Thursday, September 20, 2012

Sesquicentennial Stories: The Promise of UK #127


Women’s basketball was established on the University of Kentucky campus in 1902.  Making the 1902-03 women’s basketball team the first of either sex at the then called State College to play a full intercollegiate schedule.

At State College, there was no place to play basketball until Barker Hall was built. Even then, basketball was not a spectator sport for the simple reason that the gym could not accommodate more than those who could stand around the floor of the balcony, which was also the running track.  From 1903 on, the men shared the gym with the women.

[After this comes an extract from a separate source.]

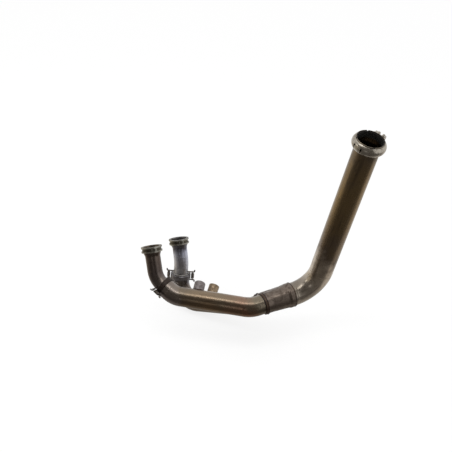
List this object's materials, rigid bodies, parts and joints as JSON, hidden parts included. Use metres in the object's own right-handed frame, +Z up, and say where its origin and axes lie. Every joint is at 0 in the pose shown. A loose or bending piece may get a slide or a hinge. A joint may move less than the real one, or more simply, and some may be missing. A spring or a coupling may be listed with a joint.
{
  "type": "motorcycle exhaust header",
  "caption": "Merging motorcycle exhaust header with sprung slip joints, sensor bosses, a collector, a long bent outlet pipe and a band clamp.",
  "frame": {"origin": "centre of the left port face", "axes": "+X from the ports towards the outlet pipe, +Y from the left port towards the right port's side, +Z up"},
  "size_m": [0.4906, 0.23, 0.5184],
  "materials": {
    "collar": "satin",
    "primary_left": "satin",
    "primary_right": "satin",
    "joint_dark": "satin",
    "down_pipe": "satin",
    "spring_steel": "satin",
    "boss_grey": "satin",
    "boss_tan": "satin",
    "weld_ring": "satin",
    "collector": "satin",
    "outlet_pipe": "satin",
    "seal": "matt",
    "clamp": "satin",
    "fastener": "satin"
  },
  "bodies": {
    "root": {"port_collar_left": "collar", "port_collar_right": "collar", "primary_pipe_left": "primary_left", "primary_pipe_right": "primary_right", "slip_ring_left": "joint_dark", "slip_ring_right": "joint_dark", "front_pipe": "down_pipe", "rear_pipe": "down_pipe", "primary_hooks_left": "joint_dark", "primary_hooks_right": "joint_dark", "pipe_hooks_left": "joint_dark", "pipe_hooks_right": "joint_dark", "spring_left_upper": "spring_steel", "spring_left_lower": "spring_steel", "spring_right_outer": "spring_steel", "spring_right_inner": "spring_steel", "sensor_boss_front": "boss_grey", "sensor_boss_rear": "boss_tan", "inlet_ring_front": "weld_ring", "inlet_ring_rear": "weld_ring", "collector": "collector", "outlet_pipe": "outlet_pipe", "sealing_sleeve": "seal", "clamp_band": "clamp", "clamp_bolt": "fastener", "clamp_washer": "fastener", "clamp_nut": "fastener"}
  },
  "joints": []
}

Old gymnasium in Barker Hall, circa 1901
 
Women’s basketball was taken quite seriously by the women themselves, but not, it seems, by the men students. According to Hail Kentucky by Helen Deiss Irvin,  A “Kentuckian” of 1904 reports a game as one vast tide of straight hair, stray hair, curls and ribbons reversed and cries of ‘Here Rebekah,’ and ‘Oh, Gemima, how could you?’”  That same year one Herman Scholtz disguised himself as a girl and went to Georgetown with the coeds, obviously with their connivance.  There he watched a spirited contest forbidden to male spectators.  He had to be punished, but the faculty was at a loss.  Although there were more than 180 specific rules, nobody had ever thought to include one against dressing up as a girl.  Scholtz got a general reprimand. 


Women's basketball team, Kentucky State College, 1903.  Photo shows the Women’s Basketball team of 1902-03, made up of Miriam Nave, Alice Pence, Nell Norwood, Fanny Redd, Amanda Maull, Helen Jaeger, Willie Spier, Jimmie Offutt and Mary E. Clarke.  They were coached by Jane Todd Watson.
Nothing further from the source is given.